> Raw data:
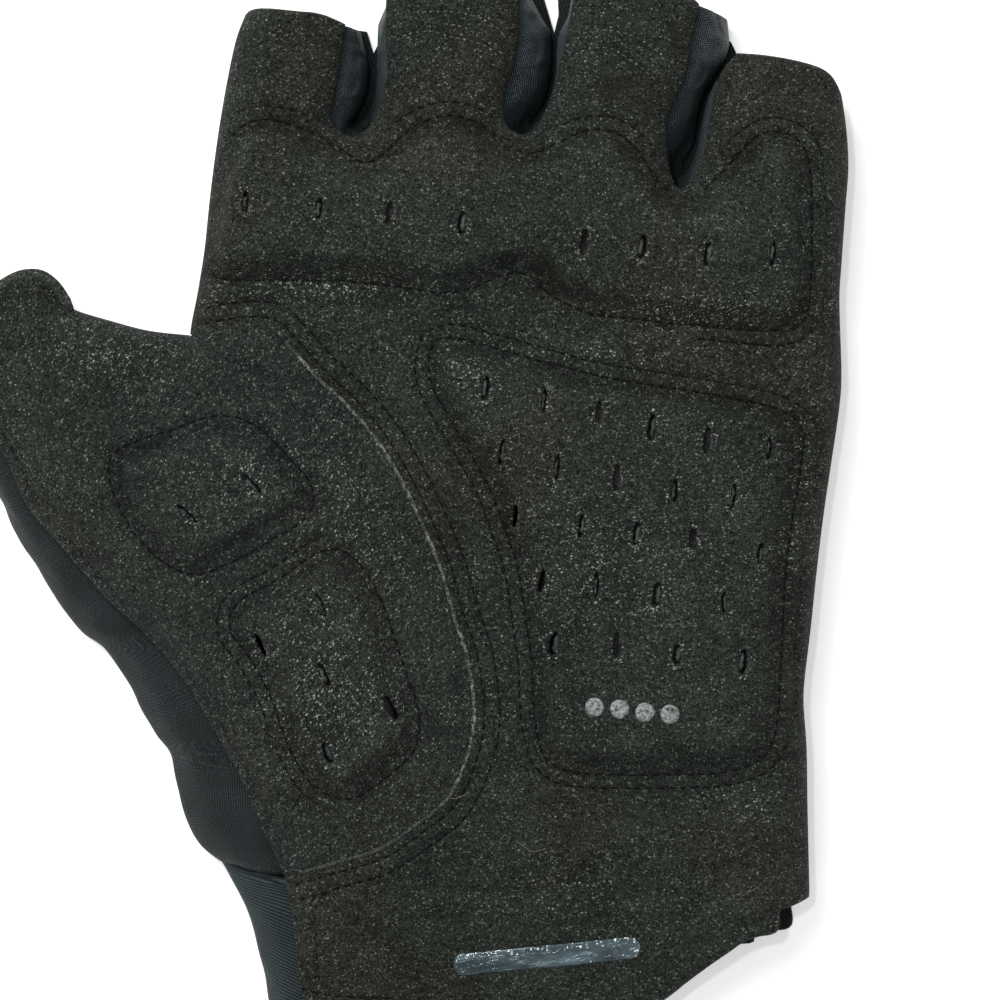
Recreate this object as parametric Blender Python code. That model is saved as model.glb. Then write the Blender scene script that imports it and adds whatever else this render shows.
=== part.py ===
"""Half-finger cycling glove for the left hand, lying palm up.

Frame: metres, +Z up out of the palm, +Y towards the fingertips, thumb on -X.
The outlines, pads and slits are given in pixels of the reference photo, 1000
across (x to the right, y down from its top left corner); everything else is in
millimetres. Every fabric piece is a thin sheet given its wall by a Solidify modifier; the four gel pads are closed lenses under the
suede. The shell is hollow and open at the wrist, the four fingers and the
thumb.
"""
import math

import bmesh
import bpy
import numpy as np
from mathutils import Vector
from mathutils.geometry import delaunay_2d_cdt

for ob in list(bpy.data.objects):
    bpy.data.objects.remove(ob)

MM = 0.001
UNIT = 0.1538             # one pixel of the photo, mm
GRID_X0, GRID_Y0 = 401.5, 511.0     # the photo's pixel over the origin

# driving sizes, mm
WALL_SUEDE = 1.1          # suede with its backing
WALL_KNIT = 0.9           # back of the hand
WALL_GUSSET = 0.8         # strips between the fingers
WALL_TWILL = 0.9          # side and back of the cuff
GAP = 0.3                 # between neighbouring pieces
PAD_RAISE = 2.3           # how far a pad lifts the suede
PAD_EDGE = 3.2            # width of a pad's sloping rim
SLIT_LONG = 3.9
SLIT_WIDE = 0.95
SLIT_LEAN = math.radians(8.0)
FLOOR_Z = WALL_KNIT / 2.0

# height of the suede's middle surface along the hand, mm: y, height
CROWN = (
    (-84.0, 9.6), (-70.0, 10.6), (-58.0, 12.4), (-40.0, 14.4), (-15.0, 15.0),
    (8.0, 14.6), (24.0, 13.4), (31.0, 13.2), (42.0, 14.4), (56.0, 14.2),
    (70.0, 13.4), (86.0, 12.6),
)
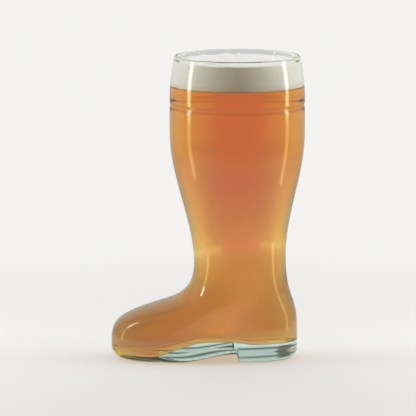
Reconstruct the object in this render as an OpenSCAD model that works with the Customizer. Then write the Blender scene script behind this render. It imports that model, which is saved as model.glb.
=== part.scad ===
// A drinking glass in the shape of a boot, filled with beer under a head of foam.
// Lengths are in millimetres. The toe points to -X, and the table is at z = 0.

/* [Shaft] */
// Height from the table to the top of the rim
glass_h = 185; // [178:1:210]
// Outer diameter at the rim
rim_d = 76.4; // [72:0.2:80]
// Outer diameter at the widest part of the shaft
barrel_d = 82.4; // [80:0.2:90]
// Distance from the rim down to the widest part of the shaft
barrel_drop = 47; // [38:1:60]
// Distance from the rim down to where the shaft begins to draw in
shoulder_drop = 27; // [18:1:36]
// Outer diameter at the ankle, the narrowest part
ankle_d = 56; // [50:0.5:62]
// Height of the ankle
ankle_z = 60; // [56:1:68]
// Distance from the middle of the rim back to the middle of the ankle
ankle_set_back = 1.7; // [0:0.1:4]

/* [Cuff groove] */
// Distance from the rim down to the middle of the groove round the cuff
groove_drop = 30.2; // [24:0.2:40]
// Width of the groove
groove_w = 4.6; // [3:0.2:8]
// Depth of the groove
groove_depth = 0.5; // [0.2:0.1:1.2]

/* [Foot] */
// Distance from the middle of the rim to the tip of the toe
toe_reach = 76.8; // [68:0.2:86]
// Distance from the middle of the rim to the back of the heel
heel_reach = 36.7; // [34:0.1:40]
// Width of the foot across the ball
sole_w = 62; // [58:0.5:70]
// Height of the toe cap, where its side gives way to the slope of the vamp
toe_z = 26; // [23:0.5:30]
// Height of the instep, where the vamp turns up into the shaft
instep_z = 40; // [36:0.5:46]
// Radius of the rounded edge round the bottom of the foot
edge_r = 7; // [4:0.5:7.5]
// Height of the tip of the toe above the table
toe_spring = 1.5; // [0:0.1:3]
// Length of sole over which the toe lifts
toe_spring_len = 24; // [15:1:32]

/* [Heel and arch] */
// Length of the heel, from its front face to the back of the boot
heel_len = 36.4; // [30:0.2:42]
// Height of the arch at the front face of the heel
heel_h = 4.8; // [3:0.1:6.5]
// Length of the arch, from the ball of the foot to the heel
arch_len = 36; // [28:1:40]
// Depth ground off the bottom, which leaves the flat places the boot stands on
ground_t = 0.3; // [0.2:0.1:0.6]

/* [Glass thickness] */
// Thickness of the wall
wall_t = 2.8; // [2:0.1:4]
// Thickness of glass under the ball of the foot
sole_t = 4.2; // [3:0.2:7]
// Height of the cavity's floor above the table, over the arch
arch_floor_z = 12; // [9:0.5:14]
// Height of the cavity's floor above the table, over the heel
heel_floor_z = 10.6; // [8:0.2:13]
// Radius where the cavity's wall meets its floor
floor_r = 5; // [5:0.5:8]

/* [Filling] */
// Distance from the top of the foam up to the rim
freeboard = 4.4; // [2:0.2:12]
// Thickness of the head of foam
head_t = 13.6; // [6:0.2:24]
// Clearance between the filling and the glass
fill_gap = 0.05; // [0.02:0.01:0.2]

/* [Hidden] */

// Points round one ring of the surface
ring_points = 48;
// Levels at which the straight part of the shaft is given, above the ankle
shaft_levels = 14;
// Rings between two given levels of the foot
foot_steps = 2;
// Rings across the groove, and round a quarter of each rounded edge
groove_steps = 6;
edge_steps = 4;
lip_steps = 6;
// Facets of the curves under the sole
sole_steps = 10;
// How far a cut runs past the surface that it opens
overrun = 5;

// Power of the curve that outlines a ring: 2 is an ellipse, and more is squarer
round_power = 2;
sole_power = 2.75;
// Where the sole is narrowest, how far that reaches and how much narrower it is there
waist_place_share = 0.59;
waist_reach_share = 0.16;
waist_share = 0.17;
// Where the cavity's floor starts to climb and ends, along the arch, and where it drops
// again, along the heel
climb_shares = [-0.45, 0.45];
drop_shares = [-0.1, 0.3];

// Levels of the foot. Each row gives its height in its zone, then how far the front, the
// back, the side and the squareness lie between those of the ankle and those of the sole
toe_shares = [
    [0.00, 1.000, 1.00, 1.00, 1.00],
    [0.34, 0.995, 1.00, 0.98, 0.98],
    [0.64, 0.960, 0.99, 0.90, 0.93],
    [0.86, 0.900, 0.97, 0.78, 0.86]
];
vamp_shares = [
    [0.00, 0.830, 0.94, 0.66, 0.78],
    [0.20, 0.720, 0.88, 0.53, 0.68],
    [0.38, 0.590, 0.78, 0.40, 0.55],
    [0.54, 0.455, 0.70, 0.28, 0.42],
    [0.70, 0.325, 0.60, 0.18, 0.30],
    [0.86, 0.215, 0.48, 0.10, 0.18]
];
ankle_shares = [
    [0.08, 0.120, 0.33, 0.04, 0.08],
    [0.30, 0.050, 0.18, 0.00, 0.00],
    [0.62, 0.010, 0.05, 0.00, 0.00]
];

ankle_front = ankle_set_back - ankle_d / 2;
ankle_back = ankle_set_back + ankle_d / 2;
barrel_z = glass_h - barrel_drop;
groove_z = glass_h - groove_drop;
// Height at which the foot's wall starts, above the rounded floor of the cavity
wall_z = sole_t + floor_r;
// Height at which the wall ends and the rounded lip starts
lip_z = glass_h - wall_t / 2;
breast_x = heel_reach - heel_len;
ball_x = breast_x - arch_len;
beer_z = glass_h - freeboard - head_t;
// The origin is under the middle of the object's length
origin_shift = (toe_reach - max(heel_reach, barrel_d / 2)) / 2;

function blend(a, b, share) = a + share * (b - a);
function smooth(share) = let (f = max(0, min(1, share))) f * f * (3 - 2 * f);

// Outer radius and middle of the shaft, which is round at every height
function shaft_rise(z) = max(0, min(1, (z - ankle_z) / (barrel_z - ankle_z)));
function shaft_draw(z) = max(0, 1 - (glass_h - z) / shoulder_drop);
function shaft_r(z) =
    blend(ankle_d, barrel_d, smooth(shaft_rise(z))) / 2
    - (barrel_d - rim_d) / 2 * pow(shaft_draw(z), 2);
function shaft_x(z) = ankle_set_back * pow(1 - shaft_rise(z), 2);

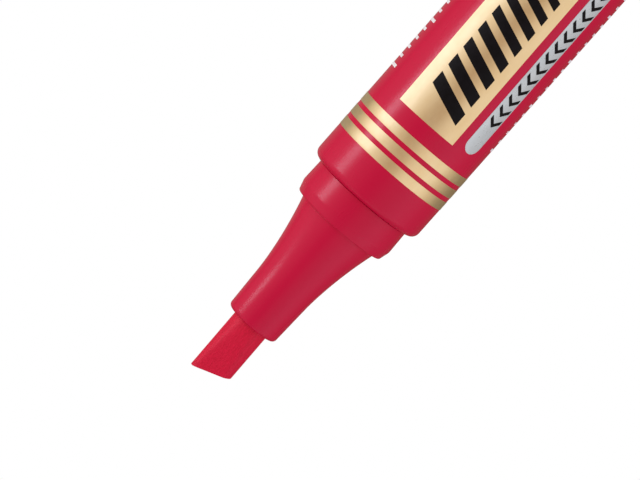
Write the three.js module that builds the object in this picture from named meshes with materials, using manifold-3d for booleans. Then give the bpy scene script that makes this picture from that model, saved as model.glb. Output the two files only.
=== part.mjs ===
// A chisel-tip felt marker with its cap pushed onto the tail.
// Millimetres, +Z up. The marker stands on the cap's flat closed end, nib up.
// The origin is the centre of that end.
// The label side and the nib's broad face look along -Y.
import * as THREE from "three";
import { mergeVertices } from "three/addons/utils/BufferGeometryUtils.js";
import Module from "manifold-3d";

const wasm = await Module();
wasm.setup();

// ---------------------------------------------------------------- driving dimensions

const ROUND_SEGMENTS = 40; // facets round every turned part, so that nested walls stay parallel
const FIT_GAP = 0.05; // radial clearance between a pushed-in part and its bore
const SEAT_GAP = 0.3; // axial clearance where two parts meet face to face

const BARREL_RADIUS = 8.5;
const BARREL_BORE_RADIUS = 6.95;
const BARREL_LENGTH = 90;

const CAP_LENGTH = 41;
const CAP_MOUTH_RADIUS = 7.32; // inner radius, which slides over the collar or the tail plug

const PLUG_SPIGOT_RADIUS = 7.2;
const PLUG_SPIGOT_LENGTH = 9;

const COLLAR_RADIUS = 7.26;
const COLLAR_LENGTH = 4.8;
const CONE_BASE_RADIUS = 6;
const CONE_FRONT_RADIUS = 3.77;
const CONE_LENGTH = 17.25;
const FLARE_LENGTH = 11.2; // from the collar to the plain sleeve round the nib
const SLEEVE_RADIUS = 4.04; // where the flare ends
const NOSE_INSERT_LENGTH = 10;

const NIB_RADIUS = 2.6;
const NIB_EXPOSED = 9.15; // from the cone's front edge to the nib's longest corner
const NIB_LENGTH = 48;
const NIB_EDGE_THICKNESS = 3.0;
const NIB_FACET_LENGTH = 9;
const NIB_SLANT_DEG = 20.5; // the writing edge against square across

const RESERVOIR_RADIUS = 6.15;
const FILM_THICKNESS = 0.09;

const FOIL_THICKNESS = 0.06;
const FOIL_GAP = 0.02;
const BAND_WIDTH = 1.35;
const BAND_PITCH = 1.99;
const BAND_START = 5.18; // from the barrel's front shoulder
const PANEL_START = 12.9;
const PANEL_LENGTH = 52;
const PANEL_ARC_DEG = 62.6;
const PILL_START = 13.3;
const PILL_LENGTH = 34;
const PILL_ARC_DEG = 18.3;
const PILL_CENTRE_DEG = 49.4; // round the barrel from the panel's centre line

// ---------------------------------------------------------------- heights worked out from them

const CAP_MOUTH_Z = CAP_LENGTH;
const BARREL_TAIL_Z = CAP_MOUTH_Z + SEAT_GAP;
const SHOULDER_Z = BARREL_TAIL_Z + BARREL_LENGTH;
const CONE_BASE_Z = SHOULDER_Z + COLLAR_LENGTH;
const CONE_FRONT_Z = CONE_BASE_Z + CONE_LENGTH;
const NIB_TIP_Z = CONE_FRONT_Z + NIB_EXPOSED;
const NIB_REAR_Z = NIB_TIP_Z - NIB_LENGTH;
const NOSE_REAR_Z = SHOULDER_Z - NOSE_INSERT_LENGTH;
const PLUG_TAIL_Z = BARREL_TAIL_Z - PLUG_SPIGOT_LENGTH;
const PLUG_INSERT_LENGTH = 8;
const PLUG_FRONT_Z = BARREL_TAIL_Z + PLUG_INSERT_LENGTH;

// ---------------------------------------------------------------- materials

const plastic = (color, roughness) => new THREE.MeshStandardMaterial({ color, roughness, metalness: 0 });
const foil = (color) => new THREE.MeshStandardMaterial({ color, roughness: 0.3, metalness: 1 });

const RED = "#b91c3b";
const redGloss = () => plastic(RED, 0.3);
const naturalPlastic = () => plastic("#e6e3da", 0.5);
const clearFilm = () => plastic("#d98a96", 0.2);
const inkedFelt = () => plastic("#bd1d3a", 0.95);
const inkedFibre = () => plastic("#9c1430", 0.95);
const goldFoil = () => foil("#d8c184");
const silverFoil = () => foil("#c9cbd0");

// ---------------------------------------------------------------- helpers

/** A solid of revolution about Z from [radius, z] points, anticlockwise with radius to the right. */
function turned(profile, segments = ROUND_SEGMENTS) {
  const points = profile.map(([radius, z]) => new THREE.Vector2(radius, z));
  return new THREE.LatheGeometry(points, segments).rotateX(Math.PI / 2);
}

/** A turned wall whose profile closes on itself, such as a sleeve. */
function turnedRing(profile) {
  return turned([...profile, profile[0]]);
}

/** Points on a circular arc in a plane, with angles in degrees from the first axis. */
function arc(centreX, centreY, size, fromDeg, toDeg, steps) {
  return Array.from({ length: steps + 1 }, (_, i) => {
    const angle = THREE.MathUtils.degToRad(fromDeg + ((toDeg - fromDeg) * i) / steps);
    return [centreX + size * Math.cos(angle), centreY + size * Math.sin(angle)];
  });
}

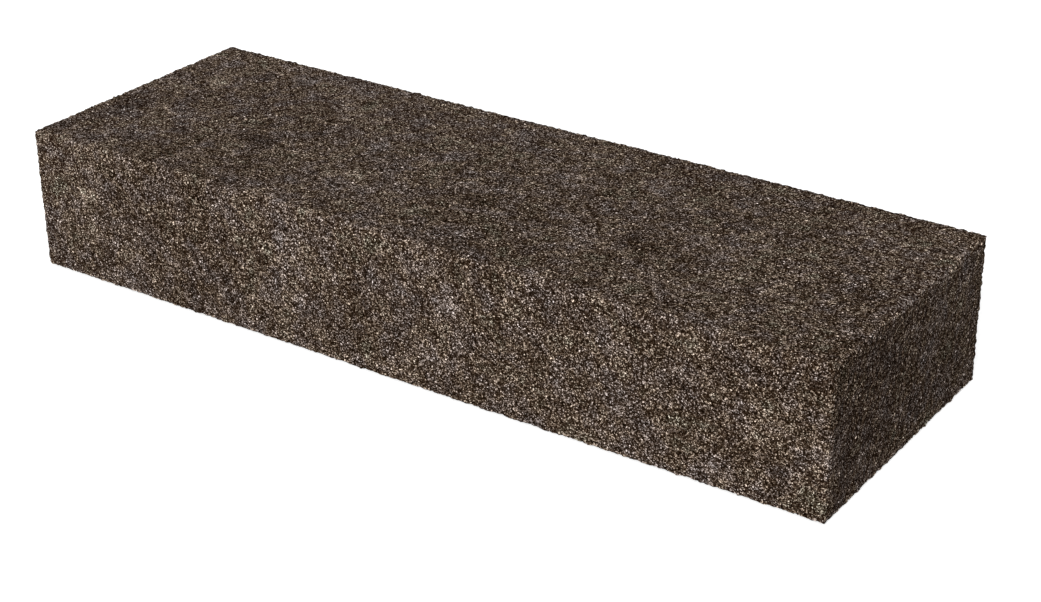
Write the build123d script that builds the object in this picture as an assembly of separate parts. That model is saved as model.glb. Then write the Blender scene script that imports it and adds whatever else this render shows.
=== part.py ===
from build123d import *
import os

# Coarse sharpening whetstone: one rectangular block of abrasive grains, pressed in a mould
# and fired as a single piece. Nothing is fixed to it and nothing is inside it.
# The stone lies flat as it does on a bench. The origin is the middle of its underside,
# +X runs along its length, +Y across it, and +Z is up, out of the face that a blade is worked on.

# driving dimensions, mm
LENGTH = 150.0  # the six inch size in metric
WIDTH = 50.0  # two inches, wide enough for a whole chisel or plane iron
THICKNESS = 25.0  # one inch
ARRIS_RADIUS = 0.3  # the corners are rubbed down so that they don't crumble or cut the hand


def abrasive_block():
    """The whole stone, standing on z = 0, with every arris and corner eased by the same radius.

    The faces lie on the tips of the outermost grains, which is where a straightedge touches.
    """
    block = Pos(0, 0, THICKNESS / 2) * Box(LENGTH, WIDTH, THICKNESS)
    return fillet(block.edges(), ARRIS_RADIUS)


os.makedirs("parts", exist_ok=True)
stone = abrasive_block()
size = stone.bounding_box().size
print(f"abrasive_block: {size.X:.2f} x {size.Y:.2f} x {size.Z:.2f} mm, {stone.volume / 1000:.2f} cm3")
export_step(stone, "parts/abrasive_block.step")
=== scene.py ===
# %% [markdown]
# # A coarse bench whetstone
# The real object is one block of abrasive grains, pressed in a steel mould and fired until a
# glassy bond holds the grains together. It has no other pieces, so the whole lesson is about one
# surface: how to give a plain block the broken, granular skin that makes it read as a whetstone.
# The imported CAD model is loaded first. Its box stays the frame that everything is measured from.

# %% Load the frame
import math

import bpy
from mathutils import Matrix, Vector


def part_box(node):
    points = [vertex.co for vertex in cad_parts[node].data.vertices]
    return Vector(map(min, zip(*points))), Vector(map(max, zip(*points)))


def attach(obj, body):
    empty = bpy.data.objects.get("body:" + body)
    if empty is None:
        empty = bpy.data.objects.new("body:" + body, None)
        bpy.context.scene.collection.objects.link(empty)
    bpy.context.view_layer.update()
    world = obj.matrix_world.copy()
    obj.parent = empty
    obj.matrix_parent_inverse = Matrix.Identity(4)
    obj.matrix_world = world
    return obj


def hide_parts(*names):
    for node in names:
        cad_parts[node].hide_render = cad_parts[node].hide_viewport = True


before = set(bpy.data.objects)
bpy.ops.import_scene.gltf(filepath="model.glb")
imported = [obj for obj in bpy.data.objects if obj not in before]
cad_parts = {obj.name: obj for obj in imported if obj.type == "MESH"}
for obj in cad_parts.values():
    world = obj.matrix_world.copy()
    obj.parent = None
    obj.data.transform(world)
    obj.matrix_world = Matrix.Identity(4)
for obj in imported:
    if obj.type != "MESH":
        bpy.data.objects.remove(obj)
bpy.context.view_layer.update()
stone_low, stone_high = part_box("abrasive_block")
stone_size = stone_high - stone_low
stone_centre = (stone_low + stone_high) / 2
MM = 0.001
print("stone, mm:", [round(side / MM, 2) for side in stone_size])

# %% [markdown]
# ## Camera
# The block is seen from in front, to the right and above, from little more than twice its own
# length away, so its far end looks clearly smaller than its near end. The camera could be placed
# by coordinates, but angles round the block say more: they can be read, and used again for the
# next stone. A small slide sideways sets the framing, so the lens needs no shift.

# %% Directions of a camera
CAMERA_AZIMUTH = 34.802
CAMERA_ELEVATION = 26.772
CAMERA_ROLL = -0.531


def camera_axes(azimuth, elevation, roll):
    """The directions that a camera calls right, up and back, for angles in degrees."""
    a, e = math.radians(azimuth), math.radians(elevation)
    back = Vector((math.sin(a) * math.cos(e), -math.cos(a) * math.cos(e), math.sin(e)))
    right = Vector((0, 0, 1)).cross(back).normalized()
    right = Matrix.Rotation(math.radians(roll), 3, back) @ right
    return right, back.cross(right), back


right, up, back = camera_axes(CAMERA_AZIMUTH, CAMERA_ELEVATION, CAMERA_ROLL)
print("camera looks along:", [round(-c, 3) for c in back])

# %% Camera
CAMERA_DISTANCE = 342.7 * MM
CAMERA_SLIDE = Vector((5.93, -8.21)) * MM
LENS = 73.55
SENSOR = 36.0
NEAREST = 10 * MM
FARTHEST = 20.0

bpy.ops.object.select_all(action="DESELECT")
place = stone_centre + back * CAMERA_DISTANCE + right * CAMERA_SLIDE.x + up * CAMERA_SLIDE.y
turned = Matrix((right, up, back)).transposed().to_euler()
bpy.ops.object.camera_add(location=place, rotation=turned)
camera = bpy.context.object
camera.name = "camera"
camera.data.sensor_width = SENSOR
camera.data.lens = LENS
camera.data.clip_start = NEAREST
camera.data.clip_end = FARTHEST
bpy.context.scene.camera = camera
print("camera stands at, mm:", [round(c / MM, 1) for c in place])

# %% [markdown]
# ## The pressed block
# A stone leaves its mould as a sharp rectangular block, and its arrises, the long corners, are
# rubbed down at once so that they don't crumble or cut the hand. A cube primitive at the stone's
# size, bevelled all round, is that block. It starts a hair smaller than the CAD block, so that
# nothing done to its skin afterwards can stand outside it.

# %% The block with its rubbed arrises
SKIN = 0.050 * MM
ARRIS = 0.25 * MM
ARRIS_STEPS = 4
ROUND = 0.5

bpy.ops.object.select_all(action="DESELECT")
bpy.ops.mesh.primitive_cube_add(
    size=1, location=stone_centre, scale=[side - 2 * SKIN for side in stone_size])
stone = bpy.context.object
stone.name = "stone"
bpy.ops.object.transform_apply(location=True, rotation=True, scale=True)
bpy.ops.object.mode_set(mode="EDIT")
bpy.ops.mesh.select_all(action="SELECT")
bpy.ops.mesh.bevel(offset=ARRIS, segments=ARRIS_STEPS, profile=ROUND, affect="EDGES")
bpy.ops.object.mode_set(mode="OBJECT")
print("faces of the plain block:", len(stone.data.polygons))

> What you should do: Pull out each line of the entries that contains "imported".

> Completed task:
# The imported CAD model is loaded first. Its box stays the frame that everything is measured from.
imported = [obj for obj in bpy.data.objects if obj not in before]
cad_parts = {obj.name: obj for obj in imported if obj.type == "MESH"}
for obj in imported:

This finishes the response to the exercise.